|Skokie Church Stands behind Elder Charged with Sex Assault of Minor
By Mike Isaacs
May 4, 2009
A leader of St. Paul Lutheran Church in Skokie was scheduled to appear in court this week in Wisconsin on two felony charges of second degree sexual assault of a child stemming from incidents that allegedly took place in 1990.
Ronald Schaefer is not only a member of the Skokie church, but he has served as chairman of the Board of Elders for the last couple of years and also is the church caretaker.

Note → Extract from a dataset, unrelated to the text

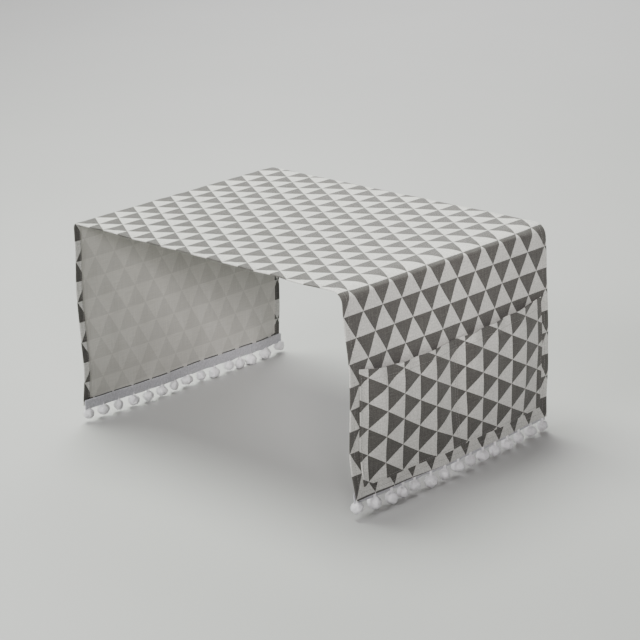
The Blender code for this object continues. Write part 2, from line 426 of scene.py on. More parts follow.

Schaefer's high position in the church has bothered some current and former members who said that the church's handling of the situation has created a division. But new Pastor Matthew Conrad last week said that Schaefer is "innocent until proven guilty" and that his reputation has been unblemished since accusations against him were made. Schaefer has not been cited for any legal wrongdoing since the charges were first brought against him in 2006.
Prosecutors in their legal complaint state that in 1990 Schaefer was a teacher and basketball coach at a parochial school in Menomonee Falls, Wis. The victim, a student at the school, said that in 1988-89 Schaefer began to focus attention on her by complimenting her, telling her that she "looked nice" and giving her a special nickname, according to the complaint.
The next year, the complaint states, Schaefer became her eighth-grade teacher and picked her to serve as a babysitter for his children. Toward the end of her eighth-grade year and continuing into the summer -- between March and August of 1990 -- the victim had a sexual relationship with Schaefer when she was younger than 16, the complaint continues.
According to the complaint, Schaefer wrote the victim notes and poems, which she saved and turned over to authorities, and kissed her and told her that he loved her. When the two called each other at their homes, the complaint states, the victim would hang up if Schaefer's wife answered the telephone, and Schaefer would hang up if one of the victim's parents answered.
Prosecutors said that the victim considered Schaefer her first boyfriend. In May 1990, the complaint states, she and Schaefer discussed running away together to Kentucky or Tennessee because "it was OK to get married younger there." He hugged, kissed and performed oral sex on her, the complaint states. They had sex in Schaefer's bed while the victim was babysitting his children and at his parents' home, the complaint states.
Prosecutors said that Schaefer broke off the relationship in August 1990 because the victim was starting high school.
Schaefer was a teacher at Luther North High School in Chicago when he was arrested three years ago on campus by members of the Great Lakes Regional Fugitive Task Force.
Schaefer had 20 years of teaching experience at the time and served as the dean of admissions at the school. He also taught theology at the Northwest Side parochial school.
Schaefer's lawyer, Robert Fisher, said last week that the charges against his client are false. He called Schaeffer "a gentleman of fine character" who has a "fine teaching record." Fisher said he saw some of the letters allegedly written by Schaefer to the victim and turned over to authorities. "I haven't seen all of them, but there was nothing about them that (reflected) anything illegal."
This week's court appearance in Wisconsin was only to be a status hearing, Fisher said. A case that describes events 19 years ago with accusations coming 16 years after the alleged incidents is troublesome and will take time in the court system, he said. Fisher noted that there has been no accusations of misconduct against his client other than the victim's.
Conrad echoed the lawyer's support, stating that the church stands behind Schaefer and knows that his character is reputable and strong. Schaefer does not teach at St. Paul Academy, which is located on church grounds, nor does he attend field trips, but that protects both the school and Schaefer, he said.
Unlike some current and former members, the pastor does not believe the charges against Schaefer have caused significant division in the church. He said that church attendance has been down, mostly because the church is in a transition stage after its long-time pastor died a couple of years ago.
"I believe the church and the school are ready to make a powerful and positive impact in Skokie," Conrad said. "Satan throws anything he can in the way of such a path."
But one church member said the support for Schaefer and his higher position in the church have left some of its members outraged. The member said that there was "shock" that Schaefer became chairman of the Board of Elders after his arrest.
"The chairman of the Board of Elders is the top lay person in the church," the member said. "And he's living right next to the school. It's really a concern for a lot of us -- both current and former members."